There was also piano practice, and another section in math (and I ordered the next book because he's only five lessons away from finishing the first), some playing with Legos (the farm had to be put into winter mode), some playing with felt, and a lot of playing "caveman" all over the house. At one point I found a variety of items piled up in the middle of the floor over which the little boy was striking two imaginary rocks.

And so we have fire.


Monday...gone in a flash

We got up for swimming, we sorted books at the library, we attended drop in story time, we played Carcassonne, we watered the trees, we ate popcorn on the porch while reading books, Calvin played a lot by himself, because that's what he wanted to do, we ate dinner on the porch while watching the birds, and just like that Monday was gone.

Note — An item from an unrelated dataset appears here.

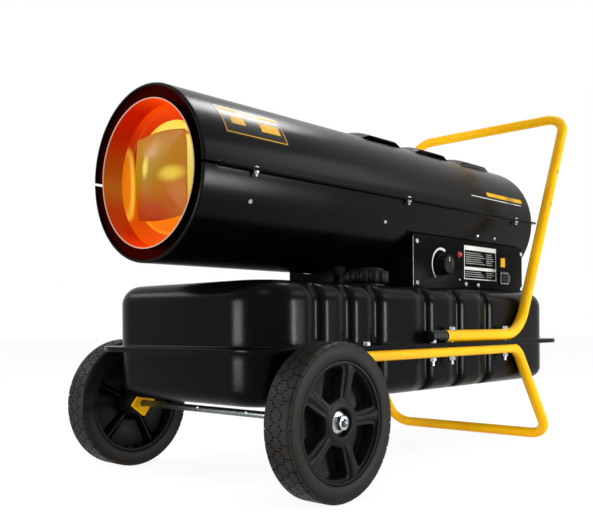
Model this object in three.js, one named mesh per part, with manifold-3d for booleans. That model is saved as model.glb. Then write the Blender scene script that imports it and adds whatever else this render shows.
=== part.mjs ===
// Forced air heater on two wheels, in millimetres.
//
// The long tube lies along X and blows towards -X. The control side faces -Y and is called left,
// as the person who pushes the heater by its handle sees it. +Z is up and the floor is z = 0.
// While the parts are made, x = 0 is the wheel axle. At the end the whole heater is moved so that
// the middle of its footprint is the origin.

import * as THREE from 'three';
import { mergeVertices } from 'three/addons/utils/BufferGeometryUtils.js';
import Module from 'manifold-3d';

const wasm = await Module();
wasm.setup();

// ---------------------------------------------------------------- driving dimensions

// clearances
const seat = 0.3; // between pieces that rest on each other
const runningGap = 0.5; // between pieces that turn on each other
const boltClearance = 0.3; // round a bolt or a screw in its hole

// sheet metal
const sheet = 1.5;
const linerSheet = 1.2;

// wheels and axle
const wheelRadius = 100;
const tyreWidth = 42;
const tyreDepth = 23;
const wheelGap = 3; // from the tank's flange to the tyre
const rimWall = 5;
const webThickness = 5;
const bossRadius = 24;
const nutRecessRadius = 17.5;
const nutRecessDepth = 8;
const axleRadius = 5;
const axleNutSize = 17; // across flats
const axleNutHeight = 10;
const axleFlangeRadius = 14;
const axleFlangeThickness = 2;
const axleEndLength = 4; // thread that stands out of the nut

// tank
const groundClearance = 110;
const tankLength = 795;
const tankWidth = 330;
const tankLowerDepth = 79.5;
const tankUpperDepth = 89.5;
const tankCorner = 62;
const tankAhead = 74; // tank wall in front of the axle
const shoulderWidth = 28;
const shoulderHeight = 13;
const bellyWidth = 24;
const bellyHeight = 16;
const flangeCorner = 60;
const flangeMargin = 2; // flange beyond the rails
const flangeEnds = 16; // flange beyond the tank at its front and rear
const lipDrop = 6;
const channelWidth = 20;
const channelDepth = 4;
const channelSlope = 3;
const frontChannelStart = 102; // from the tank's front wall to the first channel's middle
const frontChannelPitch = 64;
const rearChannelStart = 357;
const rearChannelPitch = 92;
const channelsPerGroup = 3;

// tubular frame and handle
const frameTube = 19;
const railGap = 1; // from the tank's wall to the rails
const flatEndWidth = 29;
const flatEndThickness = 5;
const flatEndReach = 15; // beyond the axle
const strutAngle = 52;
const legStart = 556; // from the axle to the corner where the rail turns down
const legLean = 36.5;
const legBend = 42;
const footBend = 34;
const handleFront = 330;
const handleCorner = 566;
const handleLean = 25.6;
const handleHeight = 630; // middle of the top bar
const handleBend = 75;
const handleTopBend = 38;
const plugLength = 67;
const plugSpigotLength = 6;
const plugRibPitch = 13;
const tubeWall = 1.5;
const frameBoltRadius = 3;
const boltHeadSize = 10;
const boltHeadHeight = 5;
const boltTail = 7; // thread below the nut
const frameOnlyBolts = [118, 285];
const handleBolts = [340, 514];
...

When days fly by at that speed there just isn't that much to write about. My little boy triumphantly filled out his book sheet for the summer reading program, and came home with a plastic zebra I think we could have done without but which now has a name and shares a close affection with the other favored animals of the moment. That was neat, zebra notwithstanding. And so was the moment after all that alone playtime he'd asked for when he showed me the blacksmith hut he'd made to go with the Lego Windmill. He'd fashioned it, out of the barn that usually goes with the windmill, after the blacksmith's shop next to the windmill at the farm we visited for Log Cabin Weekend.

During dinner the male hummingbird came and sat in our very expensive bird perch, as Calvin and Jon call our biggest tree. I've seen the hummers land briefly on the feeder before, and even in our bush out front, but never in spot so exposed as this. He even stayed there long enough for me to sneak into the house for the camera. Just look at what the sun does to that ruby throat. And while you're at it, just look at the new growth on the branch ends of our tree. It looks like he might make it after all.